Of course, the fact that the best album to put on repeat to force words out seemed to be Emmylou Harris's Red Dirt Girl. Particularly the first two tracks of it. Heh. The themes of the song and the scene, and the overall story, a little too close to home. Yes, you have to be in there, feeling what the characters feel - but in ways that makes the ability to put the emotion into words that cut like diamond. Not in ways where you feel as if you can't tell a decent phrasing from an Atlanta Nights blunder.

But I got out of that scene I was in, and through the loose edit of the next, and into the differently dark turns of the mind-walk, by six hours later when I let myself abandon the computer for the purpose of making myself a supper.

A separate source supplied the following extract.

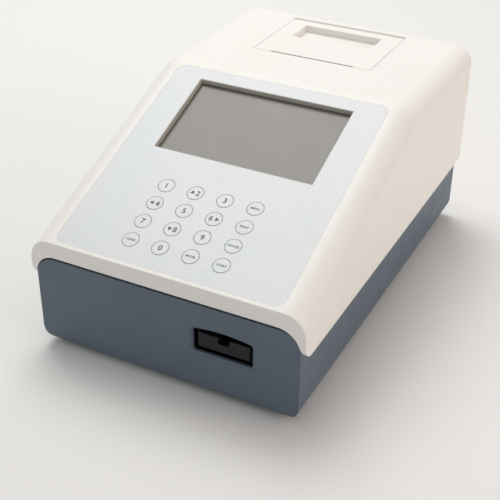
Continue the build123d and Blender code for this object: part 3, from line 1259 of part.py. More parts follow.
# Lid over the printer, hinged at its rear edge, with a finger recess and the paper slot.
LID_HALF = LID_WIDTH / 2 - LID_GAP
with BuildPart() as printer_lid:
    with BuildSketch(Plane.XY.offset(DECK_HEIGHT)):
        with Locations((0, (LID_FRONT + LID_GAP + HINGE_Y) / 2)):
            Rectangle(2 * LID_HALF, HINGE_Y - LID_FRONT - LID_GAP)
    extrude(amount=-LID_THICKNESS)
    with BuildSketch(Plane.YZ):
        with Locations((HINGE_Y, HINGE_Z)):
            Circle(LID_HINGE_RADIUS)
    extrude(amount=LID_HALF, both=True)
    grip_y = LID_FRONT + GRIP_FROM_SEAM + GRIP_LENGTH / 2
    with BuildSketch(Plane.XY.offset(DECK_HEIGHT - LID_THICKNESS)):
        with Locations((0, grip_y)):
            Rectangle(GRIP_WIDTH + 2 * GRIP_WALL, GRIP_LENGTH + 2 * GRIP_WALL)
    extrude(amount=LID_THICKNESS - GRIP_DEPTH - GRIP_WALL)
    with BuildSketch(Plane.XY.offset(DECK_HEIGHT)):
        with Locations((0, grip_y)):
            Rectangle(GRIP_WIDTH, GRIP_LENGTH)
    extrude(amount=-GRIP_DEPTH, mode=Mode.SUBTRACT)
    with BuildSketch(Plane.XY.offset(DECK_HEIGHT)):
        with Locations((0, LID_FRONT + LID_GAP)):
            Rectangle(PAPER_SLOT_WIDTH, 2 * PAPER_SLOT_GAP)
    extrude(amount=-LID_THICKNESS, mode=Mode.SUBTRACT)
    with BuildSketch(Plane.XY.offset(DECK_HEIGHT - LID_THICKNESS)):
        for side in (-1, 1):
            with Locations((side * LATCH_X, LID_FRONT + LID_GAP + LATCH_THICKNESS / 2)):
                Rectangle(LATCH_WIDTH, LATCH_THICKNESS)
    extrude(amount=-LATCH_DROP)
    with BuildSketch(Plane.YZ):
        with Locations((HINGE_Y, HINGE_Z)):
            Circle(HINGE_PIN_RADIUS + RUNNING_FIT)
    extrude(amount=LID_HALF, both=True, mode=Mode.SUBTRACT)
finish(printer_lid, "printer_lid")

with BuildPart() as hinge_pins:
    for side in (-1, 1):
        with BuildSketch(Plane.YZ.offset(side * (LID_HALF - HINGE_PIN_IN_LID))):
            with Locations((HINGE_Y, HINGE_Z)):
                Circle(HINGE_PIN_RADIUS)
        extrude(amount=side * (HINGE_PIN_IN_LID + LID_GAP + HINGE_PIN_IN_EAR))
finish(hinge_pins, "hinge_pins")

# Rear connections.
with BuildPart() as dc_jack:
    with BuildSketch(across(REAR_WALL_INSIDE)):
        with Locations((JACK_X, PORT_HEIGHT)):
            Rectangle(JACK_SIZE, JACK_SIZE)
    extrude(amount=JACK_DEPTH)
    with BuildSketch(across(REAR_WALL_INSIDE)):
        with Locations((JACK_X, PORT_HEIGHT)):
            Circle(JACK_BORE)
            Circle(JACK_PIN, mode=Mode.SUBTRACT)
    extrude(amount=JACK_DEPTH - 2 * JACK_PIN, mode=Mode.SUBTRACT)
finish(dc_jack, "dc_jack")

with BuildPart() as serial_port:
    with BuildSketch(across(REAR_WALL_INSIDE)):
        with Locations((SERIAL_X, PORT_HEIGHT)):
            Rectangle(*SERIAL_FLANGE)
    extrude(amount=SERIAL_DEPTH)
    with BuildSketch(across(REAR_WALL_INSIDE)) as shell_face:
        with Locations((SERIAL_X, PORT_HEIGHT)):
            Trapezoid(*SERIAL_SHELL, SERIAL_ANGLE, rotation=180)
        fillet(shell_face.vertices(), SERIAL_CORNER)
    extrude(amount=-TUB_WALL - SERIAL_PROUD)
    with BuildSketch(across(TUB_REAR + SERIAL_PROUD)):
        for row, count in ((SERIAL_PIN_ROWS / 2, 5), (-SERIAL_PIN_ROWS / 2, 4)):
            with Locations((SERIAL_X, PORT_HEIGHT + row)):
                with GridLocations(SERIAL_PIN_PITCH, SERIAL_PIN_PITCH, count, 1):
                    Circle(SERIAL_PIN_RADIUS)
    extrude(amount=TUB_WALL, mode=Mode.SUBTRACT)
finish(serial_port, "serial_port")

ROCKER_PIVOT_IN = ROCKER_WIDTH / 2 + ROCKER_GAP + ROCKER_PIVOT_END
with BuildPart() as power_switch:
    with BuildSketch(across(TUB_REAR + SWITCH_BEZEL)):
        with Locations((SWITCH_X, PORT_HEIGHT)):
            Rectangle(SWITCH_WIDTH + 2 * SWITCH_BEZEL_MARGIN, SWITCH_HEIGHT + 2 * SWITCH_BEZEL_MARGIN)
    extrude(amount=SWITCH_BEZEL)
    with BuildSketch(across(TUB_REAR)):
        with Locations((SWITCH_X, PORT_HEIGHT)):
            Rectangle(SWITCH_WIDTH, SWITCH_HEIGHT)
    extrude(amount=SWITCH_DEPTH)
    with BuildSketch(across(TUB_REAR + SWITCH_BEZEL)):
        with Locations((SWITCH_X, PORT_HEIGHT)):
            Rectangle(ROCKER_WIDTH + 2 * ROCKER_GAP, 2 * (ROCKER_HALF_HEIGHT + 3 * ROCKER_GAP))
    extrude(amount=SWITCH_BEZEL + SWITCH_DEPTH - SWITCH_FLOOR, mode=Mode.SUBTRACT)
    with BuildSketch(Plane.YZ.offset(SWITCH_X)):
        with Locations((TUB_REAR, PORT_HEIGHT)):
            Circle(ROCKER_PIVOT_RADIUS + RUNNING_FIT)
    extrude(amount=ROCKER_PIVOT_IN + RUNNING_FIT, both=True, mode=Mode.SUBTRACT)
finish(power_switch, "power_switch")

ROCKER_OUTLINE = [
    (ROCKER_REACH, ROCKER_HALF_HEIGHT),
    (ROCKER_REACH - ROCKER_DIP, 0),
    (ROCKER_REACH, -ROCKER_HALF_HEIGHT),
    (-ROCKER_ROOT, -ROCKER_HALF_HEIGHT / 2),
    (-ROCKER_ROOT, ROCKER_HALF_HEIGHT / 2),
]
with BuildPart() as power_rocker:
    with BuildSketch(Plane.YZ.offset(SWITCH_X)):
        with BuildLine():
            Polyline(*placed(ROCKER_OUTLINE, (TUB_REAR, PORT_HEIGHT), ROCKER_TILT), close=True)
        make_face()
    extrude(amount=ROCKER_WIDTH / 2, both=True)
    with BuildSketch(Plane.YZ.offset(SWITCH_X)):
        with Locations((TUB_REAR, PORT_HEIGHT)):
            Circle(ROCKER_PIVOT_RADIUS)
    extrude(amount=ROCKER_PIVOT_IN, both=True)
finish(power_rocker, "power_rocker")

# The same small screw holds the display, the printer well, the read head's board and the main board.
with BuildPart() as small_screws:
    for seat, places in (
        (SLOPE.offset(FRAME_BACK - BOARD_THICKNESS), DISPLAY_SCREWS),
        (Plane.XY.offset(WELL_EAR_TOP - WELL_EAR_THICKNESS), WELL_EAR_PLACES),
    ):
        with BuildSketch(seat):
            with Locations(*places):
                Circle(SCREW_RADIUS)
        extrude(amount=SCREW_LENGTH)
        with BuildSketch(seat):
            with Locations(*places):
                Circle(SCREW_HEAD_RADIUS)
        extrude(amount=-SCREW_HEAD_HEIGHT)
        with BuildSketch(seat.offset(-SCREW_HEAD_HEIGHT)):
            with Locations(*places):
                Rectangle(RECESS_SPAN, RECESS_WIDTH)
                Rectangle(RECESS_WIDTH, RECESS_SPAN)
        extrude(amount=RECESS_DEPTH, mode=Mode.SUBTRACT)
    for seat, places in ((BOARD_TOP, BOARD_SCREWS), (OPTICS_TOP + BOARD_THICKNESS, OPTICS_SCREWS)):
        with BuildSketch(Plane.XY.offset(seat)):
            with Locations(*places):
                Circle(SCREW_RADIUS)
        extrude(amount=-SCREW_LENGTH)
        with BuildSketch(Plane.XY.offset(seat)):
            with Locations(*places):
                Circle(SCREW_HEAD_RADIUS)
        extrude(amount=SCREW_HEAD_HEIGHT)
        with BuildSketch(Plane.XY.offset(seat + SCREW_HEAD_HEIGHT)):
            with Locations(*places):
                Rectangle(RECESS_SPAN, RECESS_WIDTH)
                Rectangle(RECESS_WIDTH, RECESS_SPAN)
        extrude(amount=-RECESS_DEPTH, mode=Mode.SUBTRACT)
finish(small_screws, "small_screws")
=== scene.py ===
import json
from math import pi, radians

import bpy
from mathutils import Euler, Matrix, Vector


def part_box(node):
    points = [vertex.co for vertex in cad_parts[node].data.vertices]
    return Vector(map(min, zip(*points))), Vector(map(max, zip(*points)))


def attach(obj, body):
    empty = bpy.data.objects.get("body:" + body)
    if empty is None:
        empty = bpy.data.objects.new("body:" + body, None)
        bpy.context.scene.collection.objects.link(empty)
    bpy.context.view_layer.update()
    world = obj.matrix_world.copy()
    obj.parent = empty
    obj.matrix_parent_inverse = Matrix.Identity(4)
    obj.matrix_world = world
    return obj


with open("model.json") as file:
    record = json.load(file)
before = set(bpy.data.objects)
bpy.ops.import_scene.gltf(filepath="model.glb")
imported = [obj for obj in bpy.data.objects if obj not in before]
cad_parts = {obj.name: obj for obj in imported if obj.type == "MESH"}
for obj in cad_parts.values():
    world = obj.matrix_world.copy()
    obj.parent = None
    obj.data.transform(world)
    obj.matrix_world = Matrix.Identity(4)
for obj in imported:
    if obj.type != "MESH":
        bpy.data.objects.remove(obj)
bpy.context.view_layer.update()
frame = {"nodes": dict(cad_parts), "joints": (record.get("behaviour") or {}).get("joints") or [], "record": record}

bl_info = {
    "name": "Urine Analyzer Finish",
    "version": (1, 0, 0),
    "blender": (4, 5, 0),
    "location": "View3D > Sidebar > Analyzer",
    "description": "Finishes, key captions and studio for a bench urine analyzer",
    "category": "Object",
}

MM = 0.001

# The sloped panel: its normal is the way a key springs back, and it climbs along UP_SLOPE.
PRESS = next(joint["axis"] for joint in frame["joints"] if joint["name"] == "key_1_press")
NORMAL = -Vector(PRESS).normalized()
RIGHT = Vector((1, 0, 0))
UP_SLOPE = NORMAL.cross(RIGHT)

# Ten keys carry a digit. Four of them also carry an arrow: how many degrees it is turned, and its side of
# the digit, left or right.
DIGITS = "0123456789"
ARROWS = {"2": (0, -1), "4": (90, -1), "6": (-90, 1), "8": (180, -1)}
WORDS = ["menu", "print", "cancel", "clear", "enter", "start"]

# Lamps: where each stands, its side in metres and its colour.
LAMPS = {
    "key_lamp": ((-0.5, 0.5, 1.55), 1.1, (1.0, 0.99, 0.97)),
    "side_lamp": ((1.5, -0.1, 0.6), 0.9, (1.0, 0.78, 0.66)),
}
LAMP_TARGET = Vector((0, 0, 0.07))

# Places of the two colours among a Mix node's inputs.
FIRST, SECOND = 6, 7

# Height of a capital of the built-in face, as a share of the text size.
CAPITAL_SHARE = 0.729

RING_SIDES = 96
ARROW_SIDES = 3


def linear(code):
    """Linear colour of an sRGB hex code."""
    channels = [int(code[i:i + 2], 16) / 255 for i in (1, 3, 5)]
    return tuple(c / 12.92 if c <= 0.04045 else ((c + 0.055) / 1.055) ** 2.4 for c in channels)


def add_node(tree, kind, inputs, **settings):
    """Add one node. An input is a value, a socket, or a node whose first live output it takes."""
    made = tree.nodes.new(kind)
    for name, value in settings.items():
        setattr(made, name, value)
    for name, value in inputs.items():
        socket = made.inputs[name]
        if isinstance(value, bpy.types.Node):
            value = next(output for output in value.outputs if output.enabled)
        if isinstance(value, bpy.types.NodeSocket):
            tree.links.new(value, socket)
        elif socket.type == "RGBA":
            socket.default_value = (*value, 1.0)
        else:
            socket.default_value = value
    return made


def start_material(name):
    """A new material, its node tree, and the piece's own coordinates in millimetres."""
    material = bpy.data.materials.new(name)
    material.use_nodes = True
    tree = material.node_tree
    tree.nodes.clear()
    coordinates = add_node(tree, "ShaderNodeTexCoord", {})
    place = add_node(
        tree, "ShaderNodeVectorMath", {0: coordinates.outputs["Object"], "Scale": 1 / MM}, operation="SCALE"
    )
    return material, tree, place


def mottled(name, colours, blot_mm, gloss, sheen_mm, grain_mm, depth_mm, surface):
    """A material whose tone, gloss and grain each wander at their own size."""
    material, tree, place = start_material(name)
    blots = add_node(tree, "ShaderNodeTexNoise", {"Vector": place, "Scale": 1 / blot_mm, "Detail": 3.0})
    tone = add_node(tree, "ShaderNodeMapRange", {"Value": blots, "From Min": 0.3, "From Max": 0.7})
    colour = add_node(
        tree, "ShaderNodeMix", {0: tone, FIRST: colours[0], SECOND: colours[1]}, data_type="RGBA"
    )
    patches = add_node(tree, "ShaderNodeTexNoise", {"Vector": place, "Scale": 1 / sheen_mm, "Detail": 4.0})
    roughness = add_node(
        tree, "ShaderNodeMapRange",
        {"Value": patches, "From Min": 0.3, "From Max": 0.7, "To Min": gloss[0], "To Max": gloss[1]},
    )
    grain = add_node(tree, "ShaderNodeTexNoise", {"Vector": place, "Scale": 1 / grain_mm, "Detail": 1.0})
    relief = add_node(tree, "ShaderNodeBump", {"Height": grain, "Strength": 1.0, "Distance": depth_mm * MM})
    shader = add_node(
        tree, "ShaderNodeBsdfPrincipled",
        {"Base Color": colour, "Roughness": roughness, "Normal": relief, **surface},
    )
    add_node(tree, "ShaderNodeOutputMaterial", {"Surface": shader})
    return material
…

In spite of spending part of that time looking for images that would make for more good userpics, because sobbing into my keyboard seemed less productive even than giving my mind a moment to distance itself.

And while sitting before the tv for the rest of the night, I squished my hands through my bowl of reconstituted clay to mix the solid with the slip. It was over-watered, so it felt exceedingly like sludge through and through, but I did manage to produce one lump which, worked separately, started to feel only a fraction too soft to properly model, and got it into an appropriate hollow shape.

All in all, I might have achieved 200 words of fresh text, and a piece of clay that could later on be moddeled into something substantial.

Enough, though, to bring me a bit out of it. And I did the tone and stretch and arm weights part of the exercise routine (another thing not being pushed as hard as it should, where even a tiny bit of progress felt like a step up), before going to bed at a decent hour.

Today I felt pretty good. Except that I'm getting Colin's cold. (Sigh.) Mostly I'm feeling literally light-headed. My head feels as if it's several pounds lighter than usual, and the standard ways of moving it feel off, as if I accidentally picked up someone else's habitual gestures by mistake. No vertigo yet, though this feels like the last cold did a few hours before the vertigo took over.